Pat -- Yes, a lossage due to stale data in a browser is most likely in a hot spot like RecentVisitors. I put rev numbers in the db with the intention of doing as you say. Two things have slowed me down. First, I'm not sure how to explain what has gone wrong without further confusing the operators. I'm amazed at how many people write me and tell me that what I already have is hard to use. Sometimes I try to operate Wiki from the point of view of someone who doesn't understand that there are really two computers behind the screen. Try to explain to them the difference between Reload and Reset.

The other problem is more just coding complexity. I often continue editing in a form that I have already saved. The browser and the server are in synch but you couldn't tell from the stale rev number hidden in the form. Avoiding this false alarm seems to require heuristics based on which hosts send what. And then there is the guy with several EditText forms on the same page...

So, I'm now keeping backup copies of pages which are accessible with a special link called EditCopy. The backup is the most recent text from a host other than the one who saved the current text. I'm recruiting "Housekeepers" who will volunteer some time to watch for lossages and fix them up with this and other tools. Interested? Read MoreAboutHousekeeping. I would appreciate your help.
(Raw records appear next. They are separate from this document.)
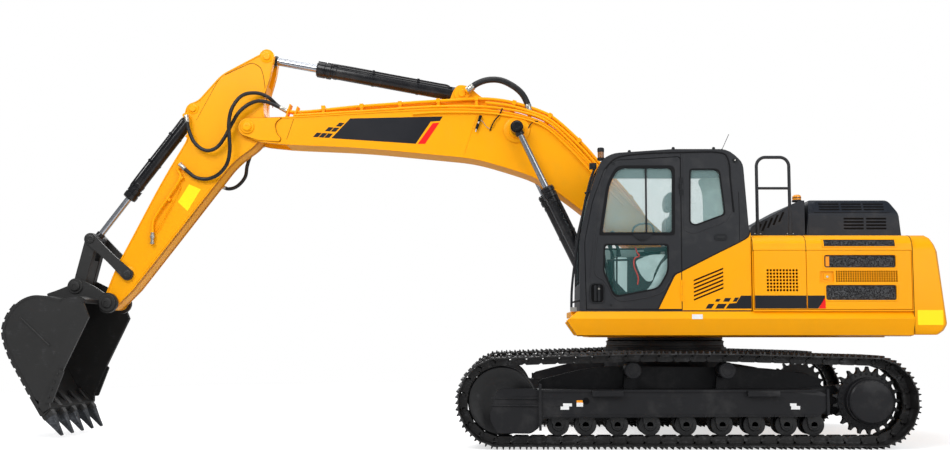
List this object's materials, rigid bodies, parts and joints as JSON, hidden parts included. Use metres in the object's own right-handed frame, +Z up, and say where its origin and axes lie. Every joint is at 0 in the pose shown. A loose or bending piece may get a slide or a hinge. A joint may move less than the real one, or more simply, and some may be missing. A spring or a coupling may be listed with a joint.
{
  "type": "crawler excavator",
  "caption": "Tracked excavator with slewing cab and engine body, banana boom, arm, toothed bucket, hydraulic cylinders and opening doors.",
  "frame": {"origin": "middle of the overall length and width, on the ground under the shoes", "axes": "+X towards the tail, +Y towards the machine's right side, +Z up"},
  "size_m": [10.2632, 3.19, 4.4074],
  "materials": {
    "yellow_paint": "semi-gloss yellow-orange enamel",
    "graphite_paint": "satin graphite enamel",
    "undercarriage_paint": "satin graphite enamel",
    "bucket_paint": "satin charcoal enamel",
    "track_steel": "rolled and cast steel, dark",
    "chrome_rod": "polished rod",
    "hose_rubber": "hose rubber",
    "cab_glass": "green tinted safety glass",
    "seat_cloth": "woven seat cloth",
    "cab_plastic": "moulded plastic"
  },
  "bodies": {
    "undercarriage": {"track_left": "track_steel", "track_frame_left": "undercarriage_paint", "idler_left": "track_steel", "sprocket_left": "undercarriage_paint", "bottom_rollers_left": "track_steel", "track_right": "track_steel", "track_frame_right": "undercarriage_paint", "idler_right": "track_steel", "sprocket_right": "undercarriage_paint", "bottom_rollers_right": "track_steel", "x_frame": "undercarriage_paint", "slew_ring": "track_steel"},
    "upper": {"upper_frame": "yellow_paint", "counterweight": "yellow_paint", "body_left": "yellow_paint", "body_right": "yellow_paint", "cooler": "graphite_paint", "engine": "graphite_paint", "control_valve": "graphite_paint", "hydraulic_tank": "yellow_paint", "fuel_tank": "yellow_paint", "step_box": "yellow_paint", "sloping_cover": "graphite_paint", "handrail_left": "graphite_paint", "handrail_right": "graphite_paint", "cab_shell": "graphite_paint", "quarter_glass": "cab_glass", "right_glass": "cab_glass", "rear_glass": "cab_glass", "windscreen": "cab_glass", "roof_hatch": "cab_glass", "seat_base": "cab_plastic", "seat_cushion": "seat_cloth", "seat_back": "seat_cloth", "pedals_and_levers": "cab_plastic"},
    "boom": {"boom": "yellow_paint", "hose_arm_outer": "hose_rubber", "hose_arm_inner": "hose_rubber", "hose_arm_far": "hose_rubber", "hose_boom_top": "hose_rubber"},
    "arm": {"arm": "yellow_paint"},
    "bucket": {"bucket": "bucket_paint"},
    "bucket_side_links": {"bucket_side_links": "bucket_paint"},
    "bucket_push_link": {"bucket_push_link": "bucket_paint"},
    "cab_door": {"cab_door": "graphite_paint", "door_glass_upper": "cab_glass", "door_glass_lower": "cab_glass"},
    "left_front_door": {"door_left_front": "yellow_paint"},
    "left_rear_door": {"door_left_rear": "yellow_paint"},
    "right_door": {"door_right": "yellow_paint"},
    "engine_hood": {"engine_hood": "graphite_paint"},
    "boom_cylinder_left_barrel": {"boom_cylinder_left_barrel": "graphite_paint"},
    "boom_cylinder_left_rod": {"boom_cylinder_left_rod": "chrome_rod"},
    "boom_cylinder_right_barrel": {"boom_cylinder_right_barrel": "graphite_paint"},
    "boom_cylinder_right_rod": {"boom_cylinder_right_rod": "chrome_rod"},
    "arm_cylinder_barrel": {"arm_cylinder_barrel": "graphite_paint"},
    "arm_cylinder_rod": {"arm_cylinder_rod": "chrome_rod"},
    "bucket_cylinder_barrel": {"bucket_cylinder_barrel": "graphite_paint"},
    "bucket_cylinder_rod": {"bucket_cylinder_rod": "chrome_rod"}
  },
  "joints": [
    {"name": "slew", "type": "hinge", "parent": "undercarriage", "child": "upper", "pos_m": [2.13159, 0, 1.1], "axis": [0, 0, 1], "continuous": true},
    {"name": "boom_lift", "type": "hinge", "parent": "upper", "child": "boom", "pos_m": [2.18159, 0, 1.95], "axis": [0, 1, 0], "range_deg": [-40, 30]},
    {"name": "arm_swing", "type": "hinge", "parent": "boom", "child": "arm", "pos_m": [-2.62828, 0, 3.48873], "axis": [0, -1, 0], "range_deg": [-25, 75], "deforming": ["hose_arm_outer", "hose_arm_inner", "hose_arm_far"]},
    {"name": "bucket_curl", "type": "hinge", "parent": "arm", "child": "bucket", "pos_m": [-4.15572, 0, 1.4844], "axis": [0, -1, 0], "range_deg": [-50, 110]},
    {"name": "boom_cylinder_left_tilt", "type": "hinge", "parent": "upper", "child": "boom_cylinder_left_barrel", "pos_m": [1.42159, -0.345, 1.45], "axis": [0, 1, 0], "range_deg": [-40.32, 30.49]},
    {"name": "boom_cylinder_left_stroke", "type": "slide", "parent": "boom_cylinder_left_barrel", "child": "boom_cylinder_left_rod", "axis": [-0.4376, 0, 0.8992], "range_m": [-0.6024, 0.4543]},
    {"name": "boom_cylinder_right_tilt", "type": "hinge", "parent": "upper", "child": "boom_cylinder_right_barrel", "pos_m": [1.42159, 0.345, 1.45], "axis": [0, 1, 0], "range_deg": [-40.32, 30.49]},
    {"name": "boom_cylinder_right_stroke", "type": "slide", "parent": "boom_cylinder_right_barrel", "child": "boom_cylinder_right_rod", "axis": [-0.4376, 0, 0.8992], "range_m": [-0.6024, 0.4543]},
    {"name": "arm_cylinder_tilt", "type": "hinge", "parent": "boom", "child": "arm_cylinder_barrel", "pos_m": [-0.1858, 0, 3.90007], "axis": [0, 1, 0], "range_deg": [-9.82, 3.94]},
    {"name": "arm_cylinder_stroke", "type": "slide", "parent": "arm_cylinder_barrel", "child": "arm_cylinder_rod", "axis": [-0.9828, 0, 0.1847], "range_m": [-0.3652, 1.0756]},
    {"name": "bucket_cylinder_tilt", "type": "hinge", "parent": "arm", "child": "bucket_cylinder_barrel", "pos_m": [-3.27335, 0, 3.71629], "axis": [0, 1, 0], "range_deg": [-5.39, 3]},
    {"name": "bucket_cylinder_stroke", "type": "slide", "parent": "bucket_cylinder_barrel", "child": "bucket_cylinder_rod", "axis": [-0.5955, 0, -0.8034], "range_m": [-0.3732, 0.8091]},
    {"name": "side_link_swing", "type": "hinge", "parent": "arm", "child": "bucket_side_links", "pos_m": [-3.96062, 0, 1.80971], "axis": [0, 1, 0], "range_deg": [-75.5, 34.86]},
    {"name": "push_link_swing", "type": "hinge", "parent": "bucket", "child": "bucket_push_link", "pos_m": [-4.51678, 0, 1.66968], "axis": [0, 1, 0], "range_deg": [-34.29, 74.23]},
    {"name": "cab_door", "type": "hinge", "parent": "upper", "child": "cab_door", "pos_m": [2.11959, -1.344, 2.1], "axis": [0, 0, 1], "range_deg": [0, 170]},
    {"name": "left_front_door", "type": "hinge", "parent": "upper", "child": "left_front_door", "pos_m": [3.38859, -1.374, 1.7], "axis": [0, 0, 1], "range_deg": [0, 90]},
    {"name": "left_rear_door", "type": "hinge", "parent": "upper", "child": "left_rear_door", "pos_m": [4.46559, -1.374, 1.7], "axis": [0, 0, 1], "range_deg": [0, 115]},
    {"name": "right_door", "type": "hinge", "parent": "upper", "child": "right_door", "pos_m": [4.46559, 1.374, 1.7], "axis": [0, 0, -1], "range_deg": [0, 115]},
    {"name": "hood", "type": "hinge", "parent": "upper", "child": "engine_hood", "pos_m": [4.67359, 0, 2.178], "axis": [0, 1, 0], "range_deg": [0, 50]}
  ],
  "couplings": [
    {"joint": "boom_cylinder_left_tilt", "follows": "boom_lift", "ratio": 0.98308},
    {"joint": "boom_cylinder_left_stroke", "follows": "boom_lift", "m_per_rad": 0.84851},
    {"joint": "boom_cylinder_right_tilt", "follows": "boom_lift", "ratio": 0.98308},
    {"joint": "boom_cylinder_right_stroke", "follows": "boom_lift", "m_per_rad": 0.84851},
    {"joint": "arm_cylinder_tilt", "follows": "arm_swing", "ratio": -0.11764},
    {"joint": "arm_cylinder_stroke", "follows": "arm_swing", "m_per_rad": 0.81406},
    {"joint": "bucket_cylinder_tilt", "follows": "bucket_curl", "ratio": -0.03993},
    {"joint": "bucket_cylinder_stroke", "follows": "bucket_curl", "m_per_rad": 0.41621},
    {"joint": "side_link_swing", "follows": "bucket_curl", "ratio": -0.67728},
    {"joint": "push_link_swing", "follows": "bucket_curl", "ratio": 0.66576}
  ]
}
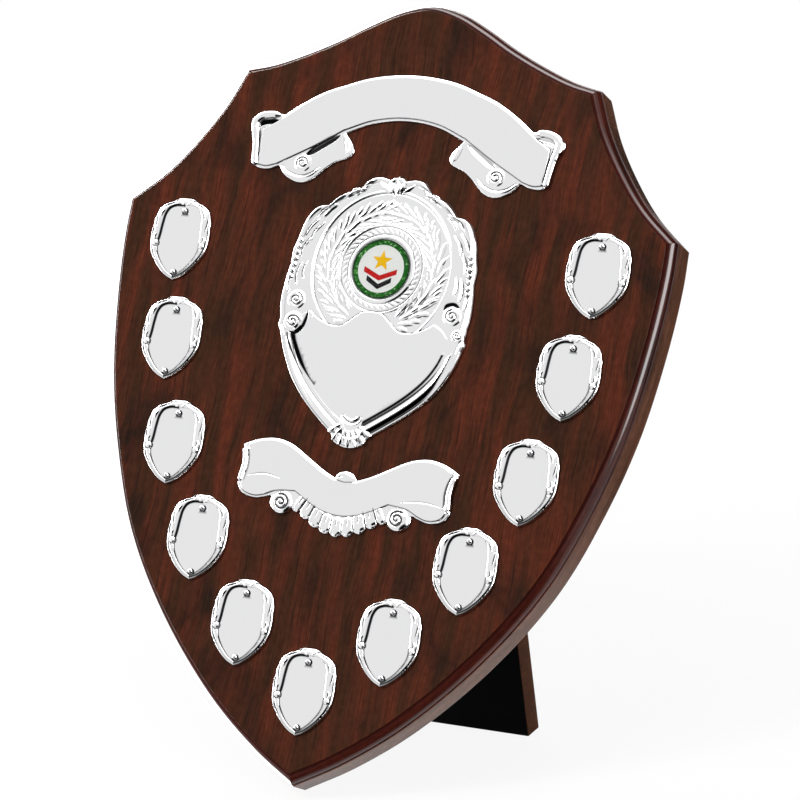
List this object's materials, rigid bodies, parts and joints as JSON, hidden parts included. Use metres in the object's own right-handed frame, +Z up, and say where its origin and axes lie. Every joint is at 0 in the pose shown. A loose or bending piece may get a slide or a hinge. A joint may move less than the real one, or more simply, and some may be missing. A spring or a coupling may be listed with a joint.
{
  "type": "perpetual award shield",
  "caption": "Shield-shaped moulded board on a hinged strut, with a large pressed centre shield, ribbon scrolls above and below it and small shields pinned round the edge.",
  "frame": {"origin": "middle of the base of the object's box, on the surface that it stands on", "axes": "+X to the viewer's right, +Y away from the viewer, +Z up; the board leans back 26 degrees and faces -Y"},
  "size_m": [0.246, 0.1586, 0.3008],
  "materials": {
    "walnut_board": "walnut-effect satin lacquer",
    "nickel_plate": "bright nickel on pressed metal",
    "printed_insert": "printed card",
    "resin_dome": "clear resin",
    "nickel_pin": "bright nickel",
    "hinge_brass": "brass plated",
    "painted_strut": "black paint, walnut-effect edges",
    "zinc_hanger": "zinc plated"
  },
  "bodies": {
    "shield": {"backboard": "walnut_board", "centre_shield": "nickel_plate", "centre_print": "printed_insert", "centre_dome": "resin_dome", "top_scroll": "nickel_plate", "lower_scroll": "nickel_plate", "side_shield_01": "nickel_plate", "side_shield_02": "nickel_plate", "side_shield_03": "nickel_plate", "side_shield_04": "nickel_plate", "side_shield_05": "nickel_plate", "side_shield_06": "nickel_plate", "side_shield_07": "nickel_plate", "side_shield_08": "nickel_plate", "side_shield_09": "nickel_plate", "side_shield_10": "nickel_plate", "side_shield_11": "nickel_plate", "pin_01_top": "nickel_pin", "pin_01_bottom": "nickel_pin", "pin_02_top": "nickel_pin", "pin_02_bottom": "nickel_pin", "pin_03_top": "nickel_pin", "pin_03_bottom": "nickel_pin", "pin_04_top": "nickel_pin", "pin_04_bottom": "nickel_pin", "pin_05_top": "nickel_pin", "pin_05_bottom": "nickel_pin", "pin_06_top": "nickel_pin", "pin_06_bottom": "nickel_pin", "pin_07_top": "nickel_pin", "pin_07_bottom": "nickel_pin", "pin_08_top": "nickel_pin", "pin_08_bottom": "nickel_pin", "pin_09_top": "nickel_pin", "pin_09_bottom": "nickel_pin", "pin_10_top": "nickel_pin", "pin_10_bottom": "nickel_pin", "pin_11_top": "nickel_pin", "pin_11_bottom": "nickel_pin", "hinge_leaf_board": "hinge_brass", "hinge_pin": "hinge_brass", "hinge_screw_board_1": "hinge_brass", "hinge_screw_board_2": "hinge_brass", "wall_hanger": "zinc_hanger", "hanger_screw_1": "zinc_hanger", "hanger_screw_2": "zinc_hanger"},
    "strut_leg": {"strut": "painted_strut", "hinge_leaf_strut": "hinge_brass", "hinge_screw_strut_1": "hinge_brass", "hinge_screw_strut_2": "hinge_brass"}
  },
  "joints": [
    {"name": "strut_fold", "type": "hinge", "parent": "shield", "child": "strut_leg", "pos_m": [0, 0.02083, 0.16981], "axis": [-1, 0, 0], "range_deg": [0, 28]}
  ]
}
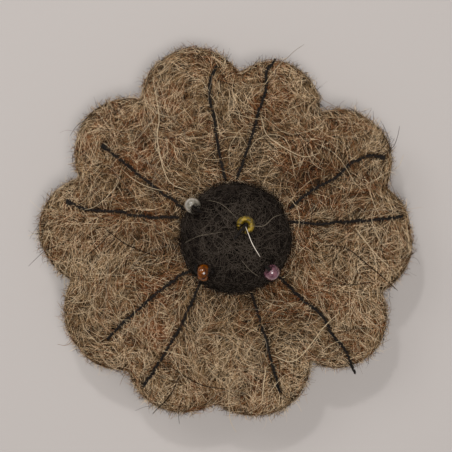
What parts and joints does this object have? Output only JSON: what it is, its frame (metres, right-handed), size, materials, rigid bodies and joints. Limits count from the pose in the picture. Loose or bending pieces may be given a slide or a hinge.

In fact, I already appreciate your help. It was kinda interesting to go though my little crisis yesterday. I had a hint of trouble, a suspicion of a cause, my peak load to date, and the possibility of a very public failure. I wasn't in the mood to experiment. With your clear advice (and Unix advice from Paul) I didn't have to. Thanks. -- Ward

Epilogue. I combined both suggestions, checked it in a model and then installed it in wiki that day. I then wrote a compress utility and doubled my backup frequency. The experience gave me a hint why guys running big commercial databases are so conservative. I also learned how helpful net friends can be. -- WardCunningham

Post Epilogue. The hints of trouble are still there but I am confident they do not come from concurrent requests stepping on each other's toes. I now suspect a PerlDatabaseIterationProblem.